Del Natale, di cose che succedono e di pacata rassegnazione

Creato il 08 dicembre 2011 da Paola_granieri

Lo so, lo so.
Sul blog scrivo sempre meno.

Non perchè sia particolarmente triste, ne' particolarmente felice.

Oggi poi, in questo Dicembre così poco piovoso mi sento addirittura serafica.

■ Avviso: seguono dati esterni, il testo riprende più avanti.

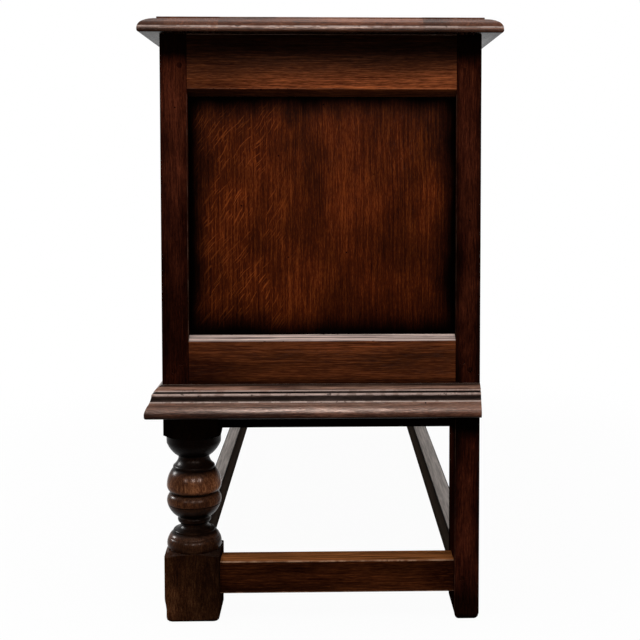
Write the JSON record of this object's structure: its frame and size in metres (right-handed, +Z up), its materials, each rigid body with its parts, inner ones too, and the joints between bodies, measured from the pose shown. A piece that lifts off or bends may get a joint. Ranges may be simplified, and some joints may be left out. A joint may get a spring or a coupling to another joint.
{
  "type": "blanket chest",
  "caption": "Dark oak framed and panelled blanket chest with a hinged framed lid, on a stand with turned front legs, square back legs and low stretchers.",
  "frame": {"origin": "on the floor, under the middle of the lid", "axes": "+X along the chest to its right-hand end, +Y from front to back, +Z up"},
  "size_m": [1.33, 0.462, 0.787],
  "materials": {
    "frame_oak": "dark stained, waxed oak",
    "panel_oak": "stained, waxed oak with ray flecks",
    "lid_oak": "dark stained, waxed oak",
    "floor_oak": "bare, dull oak",
    "peg_oak": "dark end grain",
    "hinge_iron": "dark waxed iron"
  },
  "bodies": {
    "carcase": {"front_leg_left": "frame_oak", "front_leg_right": "frame_oak", "back_post_left": "frame_oak", "back_post_right": "frame_oak", "front_stretcher": "frame_oak", "back_stretcher": "frame_oak", "end_stretcher_left": "frame_oak", "end_stretcher_right": "frame_oak", "front_apron": "frame_oak", "back_apron": "frame_oak", "end_apron_left": "frame_oak", "end_apron_right": "frame_oak", "front_stile_left": "frame_oak", "front_stile_right": "frame_oak", "front_top_rail": "frame_oak", "front_bottom_rail": "frame_oak", "front_muntin_left": "frame_oak", "front_muntin_right": "frame_oak", "front_panel_left": "panel_oak", "front_panel_centre": "panel_oak", "front_panel_right": "panel_oak", "end_top_rail_left": "frame_oak", "end_top_rail_right": "frame_oak", "end_bottom_rail_left": "frame_oak", "end_bottom_rail_right": "frame_oak", "end_panel_left": "panel_oak", "end_panel_right": "panel_oak", "back_top_rail": "frame_oak", "back_bottom_rail": "frame_oak", "back_muntin_left": "frame_oak", "back_muntin_right": "frame_oak", "back_panel_left": "panel_oak", "back_panel_centre": "panel_oak", "back_panel_right": "panel_oak", "base_moulding_front": "frame_oak", "base_moulding_left": "frame_oak", "base_moulding_right": "frame_oak", "floor_boards": "floor_oak", "floor_battens": "floor_oak", "floor_bearers": "floor_oak", "hinge_body_leaf_left": "hinge_iron", "hinge_body_leaf_right": "hinge_iron", "hinge_pin_left": "hinge_iron", "hinge_pin_right": "hinge_iron", "carcase_screws": "hinge_iron", "carcase_pegs": "peg_oak", "stand_pegs": "peg_oak"},
    "lid": {"lid_front_rail": "lid_oak", "lid_back_rail": "lid_oak", "lid_end_rail_left": "lid_oak", "lid_end_rail_right": "lid_oak", "lid_muntin_left": "lid_oak", "lid_muntin_right": "lid_oak", "lid_panel_left": "lid_oak", "lid_panel_centre": "lid_oak", "lid_panel_right": "lid_oak", "hinge_lid_leaf_left": "hinge_iron", "hinge_lid_leaf_right": "hinge_iron", "lid_screws": "hinge_iron", "lid_pegs": "peg_oak"}
  },
  "joints": [
    {"name": "lid_hinge", "type": "hinge", "parent": "carcase", "child": "lid", "pos_m": [0, 0.211, 0.7655], "axis": [-1, 0, 0], "range_deg": [0, 103]}
  ]
}
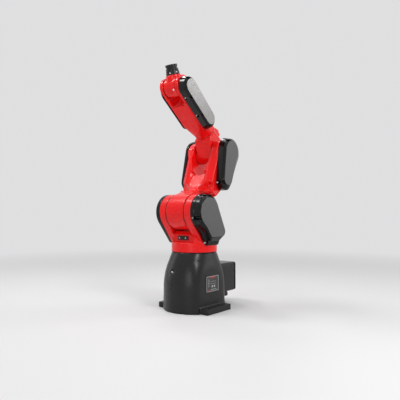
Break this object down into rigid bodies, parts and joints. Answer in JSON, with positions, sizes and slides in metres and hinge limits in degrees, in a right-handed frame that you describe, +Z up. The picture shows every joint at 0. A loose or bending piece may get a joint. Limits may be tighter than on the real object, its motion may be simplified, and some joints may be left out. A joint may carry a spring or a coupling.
{
  "type": "industrial robot arm",
  "caption": "Six-axis articulated robot arm with a bell-shaped base, forked turret, lower arm, roll forearm and tool flange.",
  "frame": {"origin": "on the floor, on the waist axis, at the underside of the base", "axes": "+Z up along the waist axis, -Y to the robot's front, +X to the side that carries the data plate"},
  "size_m": [0.24, 0.3644, 0.9055],
  "materials": {
    "dark_enamel": "satin, fine orange peel",
    "red_enamel": "semi-gloss",
    "dark_cover": "satin moulded plastic",
    "grey_panel": "fine texture",
    "pale_panel": "satin",
    "black_steel": "black oxide",
    "bright_steel": "zinc plated",
    "plate": "printed aluminium",
    "black_plastic": "matte",
    "brass": "nickel-plated",
    "seal": "matte"
  },
  "bodies": {
    "base": {"base_casting": "dark_enamel", "connector_box": "dark_enamel", "connector_step": "dark_enamel", "connector_panel": "dark_cover", "power_connector": "black_plastic", "signal_connector": "bright_steel", "air_ports": "brass", "data_plate": "plate", "front_plug": "black_steel"},
    "turret": {"turret_casting": "red_enamel", "turret_window": "black_plastic", "shoulder_cover_right": "dark_cover", "shoulder_panel": "grey_panel", "shoulder_cover_left": "dark_cover", "turret_rear_plate": "dark_cover"},
    "lower_arm": {"lower_arm_casting": "red_enamel", "elbow_cover_right": "dark_cover", "elbow_panel": "grey_panel", "elbow_cover_left": "dark_cover"},
    "elbow": {"elbow_housing": "red_enamel", "elbow_rear_cap": "dark_cover", "elbow_bracket": "red_enamel"},
    "forearm": {"forearm_casting": "red_enamel", "forearm_cover_right": "dark_cover", "forearm_panel": "pale_panel", "forearm_cover_left": "dark_cover"},
    "wrist": {"wrist_casting": "red_enamel", "wrist_collar": "black_steel"},
    "flange": {"tool_flange": "black_steel"}
  },
  "joints": [
    {"name": "waist", "type": "hinge", "parent": "base", "child": "turret", "pos_m": [0, 0, 0.216], "axis": [0, 0, 1], "range_deg": [-170, 170]},
    {"name": "shoulder", "type": "hinge", "parent": "turret", "child": "lower_arm", "pos_m": [0, -0.05, 0.365], "axis": [1, 0, 0], "range_deg": [-56.9, 158.1]},
    {"name": "elbow_bend", "type": "hinge", "parent": "lower_arm", "child": "elbow", "pos_m": [0, 0.09745, 0.59118], "axis": [-1, 0, 0], "range_deg": [-65.9, 144.1]},
    {"name": "forearm_roll", "type": "hinge", "parent": "elbow", "child": "forearm", "pos_m": [0, 0.06674, 0.68039], "axis": [0, -0.7771, 0.6293], "range_deg": [-185, 185]},
    {"name": "wrist_bend", "type": "hinge", "parent": "forearm", "child": "wrist", "pos_m": [0, -0.10889, 0.82261], "axis": [-1, 0, 0], "range_deg": [-153.1, 86.9]},
    {"name": "flange_spin", "type": "hinge", "parent": "wrist", "child": "flange", "pos_m": [0, -0.13348, 0.89874], "axis": [0, -0.3074, 0.9516], "continuous": true}
  ]
}
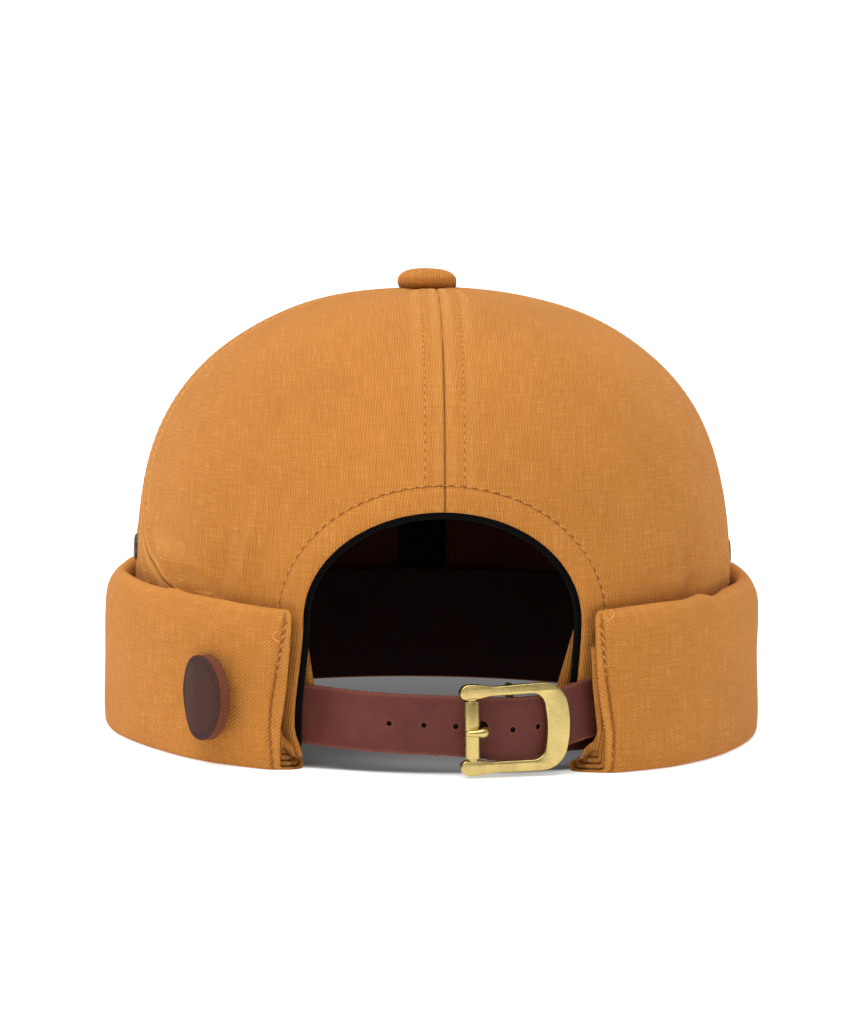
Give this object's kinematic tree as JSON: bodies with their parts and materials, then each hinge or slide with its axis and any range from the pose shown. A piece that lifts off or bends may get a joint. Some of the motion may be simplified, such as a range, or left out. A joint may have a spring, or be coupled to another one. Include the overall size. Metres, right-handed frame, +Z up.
{
  "type": "brimless cap",
  "caption": "Brimless cloth cap with a domed crown, a thick turned-up cuff, an arch opening at the back and a buckled leather strap across it.",
  "frame": {"origin": "middle of the cap's footprint, on the surface that its cuff rests on", "axes": "+Z up through the button, +Y the way the wearer faces, the back opening and buckle at -Y, +X the wearer's right"},
  "size_m": [0.1926, 0.2179, 0.1338],
  "materials": {
    "cloth": "ochre cotton twill, washed",
    "tape": "black woven seam tape",
    "leather": "dark red-brown strap leather with raw edges",
    "patch_leather": "dark brown leather, plain",
    "brass": "cast brass, lightly worn",
    "aged_brass": "dark antique brass"
  },
  "bodies": {
    "root": {"front_left_panel": "cloth", "front_right_panel": "cloth", "back_left_panel": "cloth", "back_right_panel": "cloth", "top_button": "cloth", "arch_hem": "cloth", "arch_tape": "tape", "front_seam_tape": "tape", "back_seam_tape": "tape", "left_seam_tape": "tape", "right_seam_tape": "tape", "sweatband": "leather", "left_tab": "cloth", "right_tab": "cloth", "cuff": "cloth", "leather_patch": "patch_leather", "eyelet_left_rear": "aged_brass", "eyelet_left_front": "aged_brass", "eyelet_right_rear": "aged_brass", "eyelet_right_front": "aged_brass", "long_strap": "leather", "short_strap": "leather", "buckle_frame": "brass", "buckle_roller": "brass", "buckle_prong": "brass"}
  },
  "joints": []
}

Sarà che anche se la vita fa di tutto per chiuderti la porta in faccia si cerca di fare come in quella scena di Up, quando Russel, il piccolo scout petulante, senza fare una piega mette il suo piedino paffuto contro lo stipite della porta costringendo il vecchio Carl Fredricksen suo malgrado ad ascoltarlo.
Vivo giornate frenetiche.
Mi divido tra la tesi (stringi i denti, la luce in fondo al tunnel è vicina!), il grande ritorno di fiamma della mia vita, il lusso che mi sono riconcessa dai tempi degli smalti di Chanel, ovvero sia il servizio scout di cui sono entusiasta e che considero il regalo più grande che mi sia stato fatto negli ultimi due anni e, dulcis in fundo, la mia collaborazione al progetto Te la do io Firenze! da cui sono sempre più assorbita e da cui sto imparando molto.

Non mi rimane molto tempo in più.
Ne va del blog, ma capitemi, se quando finito di farmi due palle così sulle teorie del gioco dei bambini e minchiate annesse ho voglia di alzare la testa dal mio macbook pro e vedere gggente e fare cose.

Per cui venitemi a trovare, dato che sarò più spesso lì, piuttosto che qui.

Che poi è quasi Natale e a me sentir parlare di Natale fa venire l'orticaria, dal giorno in cui il Natale me l'hanno rubato.
E' buffo, ho passato anni a lamentarmi di tutto il tran tran natalizio, il capitone, il fritto, il pesce, tu scendi dalle stelle e baciare il bambin Gesù, ma poi ho capito che quel che conta è essere tutti e tutti insieme.
Un giorno quel tutti insieme tornerà, ma per ora non posso continuare a fare a meno di chiedermi in certi giorni come sia curioso che papà, che pareva essere seduto nella sedia a capotavola fino a poco prima, ora è dentro la foto sul mobile, che sorride e tiene a braccetto mia sorella Chiara vestita da sposa, col velo, la felicità in mano e i capelli che però non le piacevano come erano venuti.

E sembra così strano, quel pomeriggio di due anni fa, quando Pietrino era un testone con due zampine attaccate che nuotava e si tuffava per ore e mezz'ore tutto il dì, mentre facevamo il gingerbread e gli omini di biscotto e mamma i suoi angioletti con la cannella.
Quello sì che era Natale. Era felicità, aspettativa, coscienza a posto, qualcosa che oggi è ricordo che scalda il cuore e che nonostante tutto è lì, intatto e prezioso, e nessuno me lo toglie.
Pietro, che ora si arrampica sulle poltrone e canta solo
tanti auguri a te e Vieni a ballare in Puglia, quella di Caparezza. Glielo abbiamo spiegato che a Natale nasce Gesù e viene Babbo Natale. Ha detto che vuole un polpo.
Ho un bel vestito, il little black dress della vita, come ho detto a certe mie amiche, a metà strada tra Carla Bruni e Audrey Hepburn. Me lo ha comprato Giulia.
Con molta, ma molta scaramanzia mi piace pensare che sia molto adatto anche alla discussione della tesi, con le calze bordeaux e le Chloè. E ho pure il cappotto nuovo, comprato alla svendita dell'ANT.
Lo faccio l'albero eh, quello con i lecca-lecca fatti di fimo, ma anche quello a casa, se trovo il tempo, con le palline di patchwork che Chiara ed io abbiamo fatto quando è andata a New York e ce le siamo divise. Sono passati quasi 10 anni. Lo faccio e ascolto Frank Sinatra, come tutti gli anni. Jingle Bells, New York, New York, The Way You Look Tonigth, Santa Claus is Coming to Town.

Dopotutto, anche se non mi va mai bene, è tutto quello che ho.